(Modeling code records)
────────────────

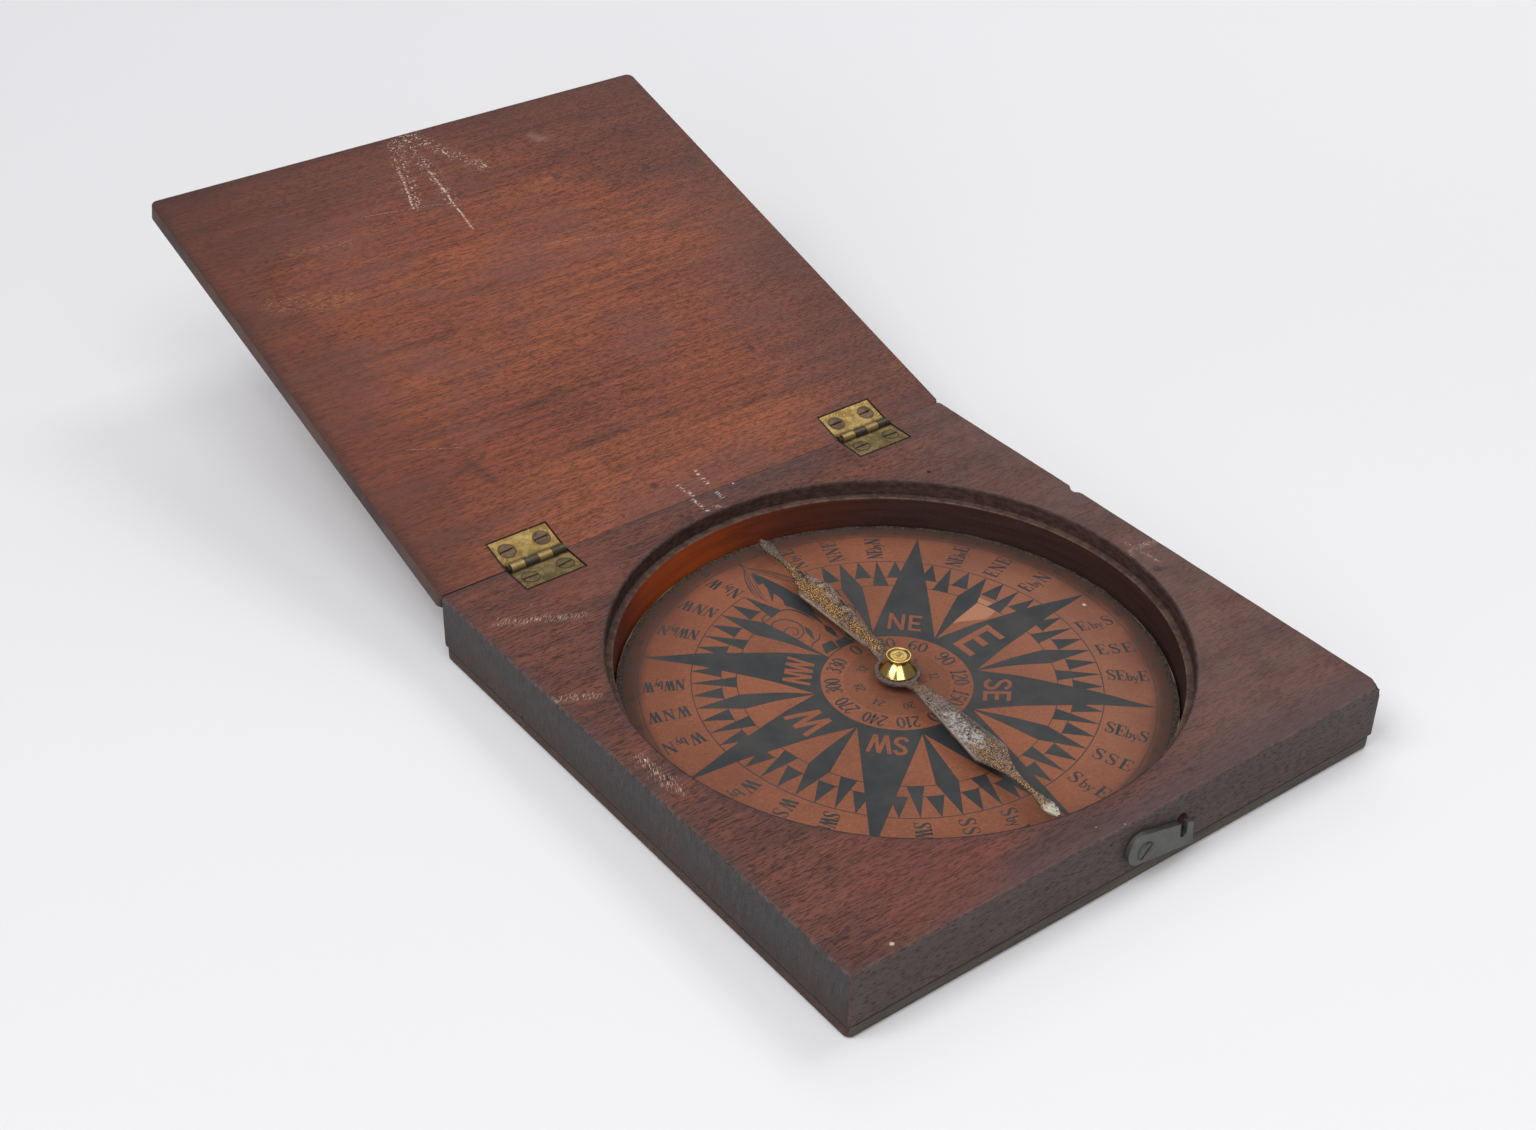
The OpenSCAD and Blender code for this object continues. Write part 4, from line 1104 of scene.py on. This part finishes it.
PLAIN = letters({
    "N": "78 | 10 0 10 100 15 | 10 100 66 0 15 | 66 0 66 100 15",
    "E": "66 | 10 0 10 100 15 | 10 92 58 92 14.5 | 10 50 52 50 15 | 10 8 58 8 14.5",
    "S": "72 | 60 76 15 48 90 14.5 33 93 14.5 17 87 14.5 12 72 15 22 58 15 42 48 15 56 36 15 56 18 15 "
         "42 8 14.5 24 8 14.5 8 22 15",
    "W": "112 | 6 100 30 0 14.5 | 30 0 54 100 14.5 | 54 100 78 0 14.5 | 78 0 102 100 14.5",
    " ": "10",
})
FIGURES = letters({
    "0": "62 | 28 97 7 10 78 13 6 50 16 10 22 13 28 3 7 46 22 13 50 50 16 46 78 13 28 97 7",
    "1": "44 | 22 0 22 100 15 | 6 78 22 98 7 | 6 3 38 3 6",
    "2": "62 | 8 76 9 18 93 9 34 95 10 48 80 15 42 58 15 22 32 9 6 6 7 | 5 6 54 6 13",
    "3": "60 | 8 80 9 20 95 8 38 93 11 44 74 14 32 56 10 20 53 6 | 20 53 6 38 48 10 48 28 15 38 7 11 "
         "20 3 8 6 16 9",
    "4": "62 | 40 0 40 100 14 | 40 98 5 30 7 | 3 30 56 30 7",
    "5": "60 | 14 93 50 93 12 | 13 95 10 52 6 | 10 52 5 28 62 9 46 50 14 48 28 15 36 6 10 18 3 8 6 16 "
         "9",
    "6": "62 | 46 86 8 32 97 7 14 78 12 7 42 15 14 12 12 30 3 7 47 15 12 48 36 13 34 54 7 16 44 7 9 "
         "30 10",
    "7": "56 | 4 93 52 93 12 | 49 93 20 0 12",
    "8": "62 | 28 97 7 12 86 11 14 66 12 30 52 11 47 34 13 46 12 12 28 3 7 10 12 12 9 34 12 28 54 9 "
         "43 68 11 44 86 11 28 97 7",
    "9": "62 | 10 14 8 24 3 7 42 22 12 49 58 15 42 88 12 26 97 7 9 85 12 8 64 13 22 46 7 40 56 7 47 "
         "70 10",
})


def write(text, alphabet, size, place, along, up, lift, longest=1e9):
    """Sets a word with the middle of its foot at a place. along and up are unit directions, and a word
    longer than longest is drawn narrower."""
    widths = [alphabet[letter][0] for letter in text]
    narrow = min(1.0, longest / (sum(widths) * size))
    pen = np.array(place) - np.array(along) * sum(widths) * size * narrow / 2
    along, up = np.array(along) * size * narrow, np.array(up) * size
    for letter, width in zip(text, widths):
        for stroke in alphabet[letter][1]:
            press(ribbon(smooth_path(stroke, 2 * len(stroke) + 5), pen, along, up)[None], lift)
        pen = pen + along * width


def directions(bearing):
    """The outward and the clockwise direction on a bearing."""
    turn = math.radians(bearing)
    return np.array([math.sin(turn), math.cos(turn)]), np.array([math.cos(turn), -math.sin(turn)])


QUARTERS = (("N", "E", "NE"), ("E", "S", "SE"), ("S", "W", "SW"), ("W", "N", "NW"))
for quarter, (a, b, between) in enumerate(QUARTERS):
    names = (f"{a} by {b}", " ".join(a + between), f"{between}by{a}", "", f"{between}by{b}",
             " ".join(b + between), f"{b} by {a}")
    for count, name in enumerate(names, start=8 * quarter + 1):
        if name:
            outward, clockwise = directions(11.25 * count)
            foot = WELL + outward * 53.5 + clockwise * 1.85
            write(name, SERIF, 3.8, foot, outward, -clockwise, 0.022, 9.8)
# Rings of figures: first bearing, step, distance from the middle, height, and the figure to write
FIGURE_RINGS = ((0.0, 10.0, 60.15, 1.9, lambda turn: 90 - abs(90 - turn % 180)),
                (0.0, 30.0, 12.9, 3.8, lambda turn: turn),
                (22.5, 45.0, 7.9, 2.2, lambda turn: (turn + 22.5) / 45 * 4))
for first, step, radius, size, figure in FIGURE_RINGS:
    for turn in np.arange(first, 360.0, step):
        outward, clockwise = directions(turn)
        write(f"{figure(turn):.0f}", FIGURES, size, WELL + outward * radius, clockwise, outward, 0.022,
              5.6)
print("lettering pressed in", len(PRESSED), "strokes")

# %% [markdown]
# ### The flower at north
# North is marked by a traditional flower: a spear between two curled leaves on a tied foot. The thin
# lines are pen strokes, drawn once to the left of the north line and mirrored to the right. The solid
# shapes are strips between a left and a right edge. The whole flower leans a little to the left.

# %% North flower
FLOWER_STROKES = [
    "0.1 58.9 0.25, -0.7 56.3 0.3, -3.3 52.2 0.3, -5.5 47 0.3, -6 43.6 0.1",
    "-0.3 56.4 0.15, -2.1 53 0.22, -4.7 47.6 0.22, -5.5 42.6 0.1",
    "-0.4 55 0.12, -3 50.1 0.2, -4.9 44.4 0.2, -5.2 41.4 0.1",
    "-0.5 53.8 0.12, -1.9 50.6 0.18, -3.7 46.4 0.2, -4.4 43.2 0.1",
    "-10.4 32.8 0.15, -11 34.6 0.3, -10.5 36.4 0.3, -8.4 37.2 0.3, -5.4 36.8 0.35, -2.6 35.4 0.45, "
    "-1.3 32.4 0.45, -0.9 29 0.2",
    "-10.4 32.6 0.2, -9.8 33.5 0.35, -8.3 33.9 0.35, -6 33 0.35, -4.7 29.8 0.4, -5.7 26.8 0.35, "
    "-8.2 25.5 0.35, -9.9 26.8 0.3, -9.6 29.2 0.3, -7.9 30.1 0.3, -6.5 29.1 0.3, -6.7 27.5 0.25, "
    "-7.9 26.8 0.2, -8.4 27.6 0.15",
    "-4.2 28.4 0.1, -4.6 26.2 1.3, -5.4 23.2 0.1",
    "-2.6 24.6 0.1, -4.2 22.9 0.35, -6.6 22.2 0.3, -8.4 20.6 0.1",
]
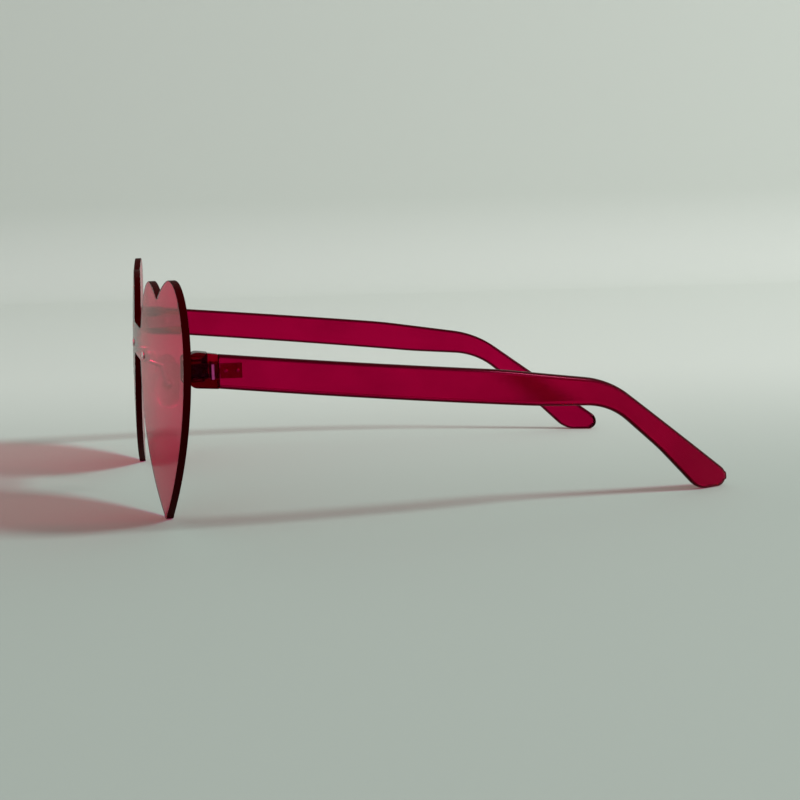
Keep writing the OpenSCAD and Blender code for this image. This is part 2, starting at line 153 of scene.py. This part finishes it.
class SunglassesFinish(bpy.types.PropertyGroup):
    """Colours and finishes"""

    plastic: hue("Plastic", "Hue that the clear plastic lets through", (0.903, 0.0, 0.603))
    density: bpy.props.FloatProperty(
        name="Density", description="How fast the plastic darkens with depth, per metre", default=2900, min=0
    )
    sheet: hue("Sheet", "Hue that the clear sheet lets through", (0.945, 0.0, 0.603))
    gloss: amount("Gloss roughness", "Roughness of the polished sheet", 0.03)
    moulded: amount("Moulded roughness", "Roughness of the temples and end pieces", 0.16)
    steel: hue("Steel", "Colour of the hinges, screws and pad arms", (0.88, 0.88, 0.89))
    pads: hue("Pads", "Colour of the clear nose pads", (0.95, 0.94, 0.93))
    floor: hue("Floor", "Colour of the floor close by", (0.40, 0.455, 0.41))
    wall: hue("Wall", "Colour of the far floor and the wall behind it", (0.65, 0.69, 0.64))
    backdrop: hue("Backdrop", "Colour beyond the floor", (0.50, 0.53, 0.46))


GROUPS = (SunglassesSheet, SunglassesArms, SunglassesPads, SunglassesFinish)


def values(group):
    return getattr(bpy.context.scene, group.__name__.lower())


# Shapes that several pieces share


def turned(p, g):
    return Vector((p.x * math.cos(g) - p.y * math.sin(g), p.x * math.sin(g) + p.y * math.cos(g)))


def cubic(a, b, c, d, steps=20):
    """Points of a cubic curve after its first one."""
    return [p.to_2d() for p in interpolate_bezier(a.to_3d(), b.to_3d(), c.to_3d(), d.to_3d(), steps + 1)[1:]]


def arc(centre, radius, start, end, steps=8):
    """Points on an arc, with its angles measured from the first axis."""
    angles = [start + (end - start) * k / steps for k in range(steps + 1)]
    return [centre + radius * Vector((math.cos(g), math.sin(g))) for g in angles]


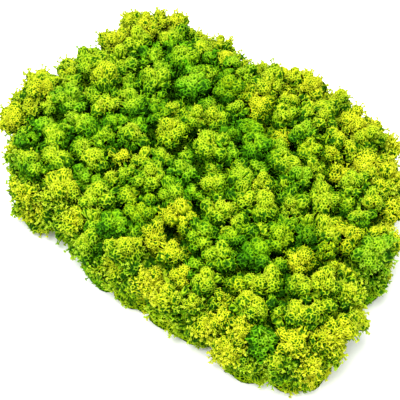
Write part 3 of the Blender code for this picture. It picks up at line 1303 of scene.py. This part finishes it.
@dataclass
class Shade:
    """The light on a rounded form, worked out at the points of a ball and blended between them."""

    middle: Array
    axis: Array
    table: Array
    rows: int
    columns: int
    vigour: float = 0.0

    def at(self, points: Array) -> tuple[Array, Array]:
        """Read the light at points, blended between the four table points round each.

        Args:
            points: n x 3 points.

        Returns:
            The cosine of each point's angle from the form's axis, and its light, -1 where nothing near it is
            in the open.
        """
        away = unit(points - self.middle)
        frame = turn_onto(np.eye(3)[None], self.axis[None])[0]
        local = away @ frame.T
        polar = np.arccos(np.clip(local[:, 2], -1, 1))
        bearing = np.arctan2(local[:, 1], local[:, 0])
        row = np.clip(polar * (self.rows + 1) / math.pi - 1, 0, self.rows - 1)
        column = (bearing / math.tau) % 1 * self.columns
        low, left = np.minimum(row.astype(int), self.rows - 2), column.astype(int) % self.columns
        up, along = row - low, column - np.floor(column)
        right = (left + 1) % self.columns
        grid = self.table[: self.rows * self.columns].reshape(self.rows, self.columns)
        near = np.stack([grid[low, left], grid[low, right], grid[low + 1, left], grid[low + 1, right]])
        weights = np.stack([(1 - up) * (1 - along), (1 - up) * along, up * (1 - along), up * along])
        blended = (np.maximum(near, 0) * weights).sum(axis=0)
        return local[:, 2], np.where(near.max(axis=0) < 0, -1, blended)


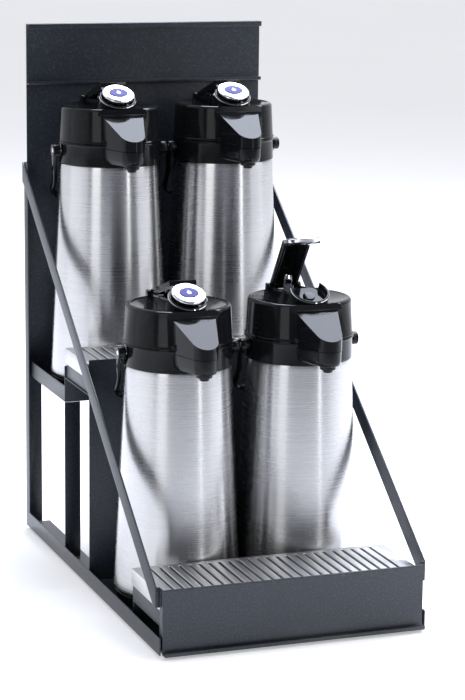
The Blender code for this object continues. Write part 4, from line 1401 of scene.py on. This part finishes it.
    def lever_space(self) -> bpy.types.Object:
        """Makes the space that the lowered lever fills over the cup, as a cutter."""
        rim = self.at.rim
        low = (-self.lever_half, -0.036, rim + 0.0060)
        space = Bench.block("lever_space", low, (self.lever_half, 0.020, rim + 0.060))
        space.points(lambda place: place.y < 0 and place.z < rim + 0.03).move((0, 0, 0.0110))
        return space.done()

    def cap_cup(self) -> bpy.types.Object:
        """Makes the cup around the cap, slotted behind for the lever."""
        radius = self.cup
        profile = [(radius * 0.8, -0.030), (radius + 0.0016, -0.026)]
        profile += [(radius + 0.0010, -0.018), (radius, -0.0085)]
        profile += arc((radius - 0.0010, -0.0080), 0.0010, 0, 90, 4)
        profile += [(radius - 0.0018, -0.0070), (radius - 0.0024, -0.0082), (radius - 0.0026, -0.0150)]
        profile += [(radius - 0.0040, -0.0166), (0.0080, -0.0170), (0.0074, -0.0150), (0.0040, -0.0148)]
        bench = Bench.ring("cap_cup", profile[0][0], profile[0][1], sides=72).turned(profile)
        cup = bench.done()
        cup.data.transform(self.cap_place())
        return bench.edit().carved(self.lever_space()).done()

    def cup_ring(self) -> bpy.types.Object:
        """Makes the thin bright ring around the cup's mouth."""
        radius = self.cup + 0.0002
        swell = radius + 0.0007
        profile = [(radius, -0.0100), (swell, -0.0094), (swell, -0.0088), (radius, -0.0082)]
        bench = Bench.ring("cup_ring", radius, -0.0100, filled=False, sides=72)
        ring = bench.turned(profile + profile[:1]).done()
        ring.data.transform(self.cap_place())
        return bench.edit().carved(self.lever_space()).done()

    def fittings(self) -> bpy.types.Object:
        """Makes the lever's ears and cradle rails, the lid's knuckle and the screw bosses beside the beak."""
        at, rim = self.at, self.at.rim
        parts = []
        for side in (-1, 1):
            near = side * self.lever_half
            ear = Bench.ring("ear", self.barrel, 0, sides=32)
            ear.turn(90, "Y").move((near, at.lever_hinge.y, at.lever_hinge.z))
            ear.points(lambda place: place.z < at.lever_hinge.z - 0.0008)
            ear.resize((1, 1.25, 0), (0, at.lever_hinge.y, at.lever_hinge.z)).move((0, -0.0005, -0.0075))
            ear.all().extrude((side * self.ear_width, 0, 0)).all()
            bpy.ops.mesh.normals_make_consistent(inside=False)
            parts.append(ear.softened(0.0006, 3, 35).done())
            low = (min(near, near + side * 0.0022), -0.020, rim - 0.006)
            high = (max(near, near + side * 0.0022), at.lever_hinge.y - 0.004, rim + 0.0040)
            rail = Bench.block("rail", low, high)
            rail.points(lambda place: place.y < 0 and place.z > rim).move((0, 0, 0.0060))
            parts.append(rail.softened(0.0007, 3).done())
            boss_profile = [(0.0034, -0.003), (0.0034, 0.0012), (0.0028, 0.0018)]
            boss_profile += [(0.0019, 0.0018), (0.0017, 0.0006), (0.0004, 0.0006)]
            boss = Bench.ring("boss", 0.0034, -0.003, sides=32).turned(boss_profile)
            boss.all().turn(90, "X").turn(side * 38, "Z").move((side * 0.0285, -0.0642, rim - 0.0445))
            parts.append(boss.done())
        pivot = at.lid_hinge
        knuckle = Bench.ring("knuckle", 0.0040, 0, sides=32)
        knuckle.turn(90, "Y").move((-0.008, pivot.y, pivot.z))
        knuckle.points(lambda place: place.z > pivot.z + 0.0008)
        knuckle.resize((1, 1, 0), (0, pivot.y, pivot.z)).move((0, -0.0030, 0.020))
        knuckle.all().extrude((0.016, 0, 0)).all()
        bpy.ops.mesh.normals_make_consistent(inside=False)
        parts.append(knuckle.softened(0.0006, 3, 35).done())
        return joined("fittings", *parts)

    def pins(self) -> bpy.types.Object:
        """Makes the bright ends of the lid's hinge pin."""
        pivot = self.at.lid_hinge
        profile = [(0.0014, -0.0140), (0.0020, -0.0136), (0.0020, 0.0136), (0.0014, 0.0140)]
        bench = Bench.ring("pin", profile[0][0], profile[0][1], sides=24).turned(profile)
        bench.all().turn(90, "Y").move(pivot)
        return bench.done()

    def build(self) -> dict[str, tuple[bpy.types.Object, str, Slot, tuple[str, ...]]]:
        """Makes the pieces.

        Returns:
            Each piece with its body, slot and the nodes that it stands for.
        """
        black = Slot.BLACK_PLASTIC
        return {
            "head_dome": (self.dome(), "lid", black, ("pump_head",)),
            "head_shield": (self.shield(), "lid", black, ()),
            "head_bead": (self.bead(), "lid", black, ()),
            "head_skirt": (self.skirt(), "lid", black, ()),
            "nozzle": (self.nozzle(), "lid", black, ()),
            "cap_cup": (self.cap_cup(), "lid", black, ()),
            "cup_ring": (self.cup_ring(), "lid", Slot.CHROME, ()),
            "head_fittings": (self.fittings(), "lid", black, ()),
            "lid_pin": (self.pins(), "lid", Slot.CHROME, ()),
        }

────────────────

| Given problem |
Copy exactly, and only, the lines from the one containing "Keep writing the" through the one containing "vigour: float = 0.0".

| Exercise solution |
Keep writing the OpenSCAD and Blender code for this image. This is part 2, starting at line 153 of scene.py. This part finishes it.
class SunglassesFinish(bpy.types.PropertyGroup):
    """Colours and finishes"""

    plastic: hue("Plastic", "Hue that the clear plastic lets through", (0.903, 0.0, 0.603))
    density: bpy.props.FloatProperty(
        name="Density", description="How fast the plastic darkens with depth, per metre", default=2900, min=0
    )
    sheet: hue("Sheet", "Hue that the clear sheet lets through", (0.945, 0.0, 0.603))
    gloss: amount("Gloss roughness", "Roughness of the polished sheet", 0.03)
    moulded: amount("Moulded roughness", "Roughness of the temples and end pieces", 0.16)
    steel: hue("Steel", "Colour of the hinges, screws and pad arms", (0.88, 0.88, 0.89))
    pads: hue("Pads", "Colour of the clear nose pads", (0.95, 0.94, 0.93))
    floor: hue("Floor", "Colour of the floor close by", (0.40, 0.455, 0.41))
    wall: hue("Wall", "Colour of the far floor and the wall behind it", (0.65, 0.69, 0.64))
    backdrop: hue("Backdrop", "Colour beyond the floor", (0.50, 0.53, 0.46))


GROUPS = (SunglassesSheet, SunglassesArms, SunglassesPads, SunglassesFinish)


def values(group):
    return getattr(bpy.context.scene, group.__name__.lower())


# Shapes that several pieces share


def turned(p, g):
    return Vector((p.x * math.cos(g) - p.y * math.sin(g), p.x * math.sin(g) + p.y * math.cos(g)))


def cubic(a, b, c, d, steps=20):
    """Points of a cubic curve after its first one."""
    return [p.to_2d() for p in interpolate_bezier(a.to_3d(), b.to_3d(), c.to_3d(), d.to_3d(), steps + 1)[1:]]


def arc(centre, radius, start, end, steps=8):
    """Points on an arc, with its angles measured from the first axis."""
    angles = [start + (end - start) * k / steps for k in range(steps + 1)]
    return [centre + radius * Vector((math.cos(g), math.sin(g))) for g in angles]


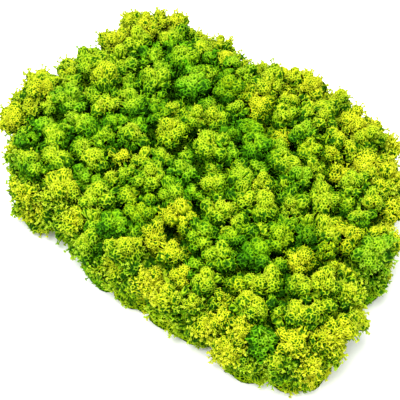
Write part 3 of the Blender code for this picture. It picks up at line 1303 of scene.py. This part finishes it.
@dataclass
class Shade:
    """The light on a rounded form, worked out at the points of a ball and blended between them."""

    middle: Array
    axis: Array
    table: Array
    rows: int
    columns: int
    vigour: float = 0.0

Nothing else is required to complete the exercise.